The Pioneer BDP-160 is a low-cost, high-performance player with excellent network media streaming support and convenient Wi-Fi connectivity.

Stephen Dawson
Stephen Dawson became entranced by computers while a policeman in the 1980s. He turned to writing reviews of computer software in the early 1990s, later shifting over to reviewing home entertainment equipment. He has published more than three thousand reviews in a wide variety of magazines, newspapers and online outfits.
Stephen Dawson
4 min read

Pioneer has an unusual distinction in the field of Blu-ray: it was one of the half dozen or so companies that actually engineered its own players from the ground up. The newest versions of the consequent high-end range are not quite here yet. But Pioneer has always pushed the boundary at the other end — it was the first, for example, to release a DVD player in Australia for less than AU$1000. Remember those days?

7.9

Pioneer BDP-160 Blu-ray Player

The Good

Very good value for money. Solid picture quality. WiFi built in. Very good network media streaming.

The Bad

No tag data shown with FLAC. Locked up with incompatible audio file.

The Bottom Line

The Pioneer BDP-160 is a low cost, high performance player with excellent network media streaming support and convenient WiFi connectivity.

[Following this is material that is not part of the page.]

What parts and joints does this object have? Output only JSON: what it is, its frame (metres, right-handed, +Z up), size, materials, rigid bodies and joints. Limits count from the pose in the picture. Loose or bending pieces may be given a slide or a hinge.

A lot of time has passed, and the BDP-160 is what Pioneer now considers to be an entry-level player, selling for just one fifth the cost of that DVD player. Yet it has all the essentials, plus a few useful extras, such as built-in Wi-Fi.

The first time Wizard was useful, but not quite useful enough since it entirely skipped network setup. I was planning on using the Wi-Fi connection, so I hadn't plugged in an Ethernet cable. Then I forgot all about it. After completing the Wizard I went to the network functions, and it took me a moment to realise why they weren't working. Of course, the player should have told me that they weren't available, there being no network set up.

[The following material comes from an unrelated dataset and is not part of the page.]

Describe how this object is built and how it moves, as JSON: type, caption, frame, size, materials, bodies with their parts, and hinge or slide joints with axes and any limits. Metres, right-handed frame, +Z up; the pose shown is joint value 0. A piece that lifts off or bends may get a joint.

In the end, making the Wi-Fi connection was easy thanks to support for WPS key-press connection.

Playing Discs

The unit offers the usual upscaling to 1080p, but not 4K, and of course fully supports Blu-ray 3D. There doesn't actually seem to be much point to 4K upscaling since it seems to inviting trouble — you may need to upgrade your HDMI cabling if you're going to ask it to carry four times the amount of data — rather than doing anything useful. Ultra high definition displays are of course perfectly capable of upscaling incoming video themselves.

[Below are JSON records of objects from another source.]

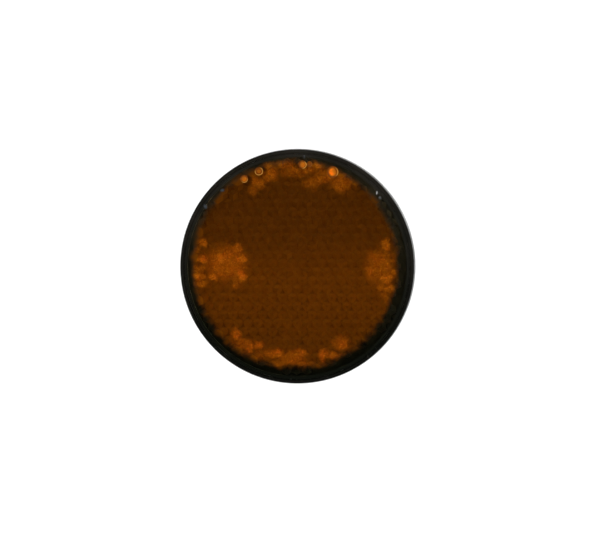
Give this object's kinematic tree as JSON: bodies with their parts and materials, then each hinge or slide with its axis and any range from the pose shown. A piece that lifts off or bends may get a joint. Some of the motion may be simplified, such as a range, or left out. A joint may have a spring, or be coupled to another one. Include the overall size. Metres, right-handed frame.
{
  "type": "raised pavement marker",
  "caption": "Low round pavement marker: black rimmed housing, amber cube-corner reflector facing out, pad underneath and a threaded stud with washers and nut.",
  "frame": {"origin": "on the marker's axis at the mounting plane, which is the underside of the base pad", "axes": "+Z out of the pavement through the reflector, the stud points along -Z; X and Y run across the face, with the prism rows along X"},
  "size_m": [0.06, 0.06, 0.0455],
  "materials": {
    "housing_plastic": "moulded black, semi-gloss",
    "amber_acrylic": "clear amber moulded acrylic",
    "bond_adhesive": "cured translucent adhesive",
    "seal_adhesive": "black elastic adhesive",
    "zinc_steel": "bright zinc-plated",
    "potting_resin": "cast filled resin",
    "butyl": "matt butyl pad",
    "seal_rubber": "smooth rubber"
  },
  "bodies": {
    "marker": {"housing": "housing_plastic", "reflector_lens": "amber_acrylic", "lens_bond_ring": "seal_adhesive", "bond_patch_top": "bond_adhesive", "bond_patch_bottom": "bond_adhesive", "bond_patch_left": "bond_adhesive", "bond_patch_right": "bond_adhesive", "anchor_bolt": "zinc_steel", "potting_fill": "potting_resin", "base_pad": "butyl", "stud_o_ring": "seal_rubber"},
    "washers": {"flat_washer": "zinc_steel", "spring_washer": "zinc_steel"},
    "nut": {"hex_nut": "zinc_steel"}
  },
  "joints": [
    {"name": "washer_slide", "type": "slide", "parent": "marker", "child": "washers", "axis": [0, 0, 1], "range_m": [-0.01376, 0.00626]},
    {"name": "nut_turn", "type": "hinge", "parent": "washers", "child": "nut", "pos_m": [0, 0, -0.013], "axis": [0, 0, 1], "range_deg": [-3960, 1800]}
  ],
  "couplings": [
    {"joint": "washer_slide", "follows": "nut_turn", "m_per_rad": 0.00019894}
  ]
}
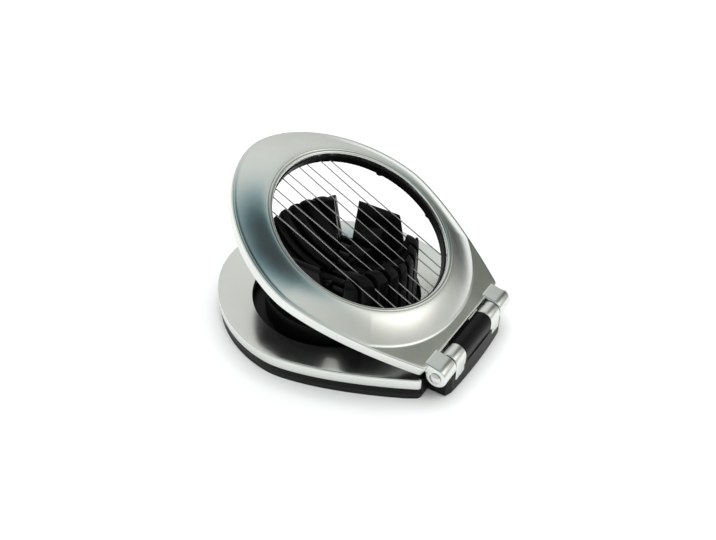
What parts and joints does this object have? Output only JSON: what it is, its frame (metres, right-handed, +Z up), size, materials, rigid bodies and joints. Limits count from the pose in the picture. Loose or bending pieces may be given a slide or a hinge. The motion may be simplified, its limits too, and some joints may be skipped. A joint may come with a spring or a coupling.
{
  "type": "egg slicer",
  "caption": "Wire egg slicer with a hinged satin metal lid strung with cutting wire over a slotted black cradle on a metal base plate and a black footed tray.",
  "frame": {"origin": "middle of the footprint on the resting surface, at the bottom centre of the bounding box", "axes": "+Z up, +X toward the hinge at the rear, +Y along the hinge pin toward its capped end"},
  "size_m": [0.1108, 0.0926, 0.0616],
  "materials": {
    "satin_casting": "fine satin brushed, bright rounded edges",
    "black_moulding": "smooth moulded, slight sheen",
    "black_washer": "plain",
    "black_rubber": "matt",
    "wire_steel": "drawn bright",
    "bright_steel": "bright plated"
  },
  "bodies": {
    "base": {"base_plate": "satin_casting", "base_tray": "black_moulding", "foot_ring": "black_rubber", "egg_cradle": "black_moulding", "cradle_screws": "bright_steel", "plate_screws": "bright_steel", "hinge_pin": "bright_steel", "pin_cap": "bright_steel", "hinge_washers": "black_washer"},
    "lid": {"lid_frame": "satin_casting", "wire_carrier": "black_moulding", "wire_clamp_ring": "black_moulding", "cutting_wire": "wire_steel", "wire_end_sleeves": "wire_steel", "carrier_screws": "bright_steel"}
  },
  "joints": [
    {"name": "lid_hinge", "type": "hinge", "parent": "base", "child": "lid", "pos_m": [0.0512, 0, 0.01125], "axis": [0, 1, 0], "range_deg": [-27.1, 77.9]}
  ]
}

Discs loaded quickly and reliably, DVDs and Blu-rays both. Oh, and Super Audio CDs, which was bit of a surprise.

The usual navigation features were provided on both kinds of video disc, including the ability to jump to a specified time, forwards and reverse scans of up to 32x, four slow motion (forwards only) speeds and (forwards only again) frame stepping.

You can change the output resolution of DVDs (but not Blu-ray discs) on the fly so if you have suitable external gear (a high quality home theatre receiver, perhaps) you can easily change to the native resolution of whatever disc you're playing. But the automatic progressive scan conversion built into the player was up to the task of providing an almost perfect picture. With my most difficult 576i50 DVD and 1080i50 Blu-ray video clips it was briefly tricked into using video style deinterlacing when it ought to have been doing film style in a couple of places, but fewer places than average. If you would just prefer to leave everything up to the player, you're going to get generally very good results.

Smart features

Well, that was another surprise. The media support with this player was excellent, and beyond that provided by lots more expensive gear. Video support included DivX, MP4, WMV, AVI, 3GP and FLV. Not listed, but supported, was straight old MPEG2 offered up by my NAS drive.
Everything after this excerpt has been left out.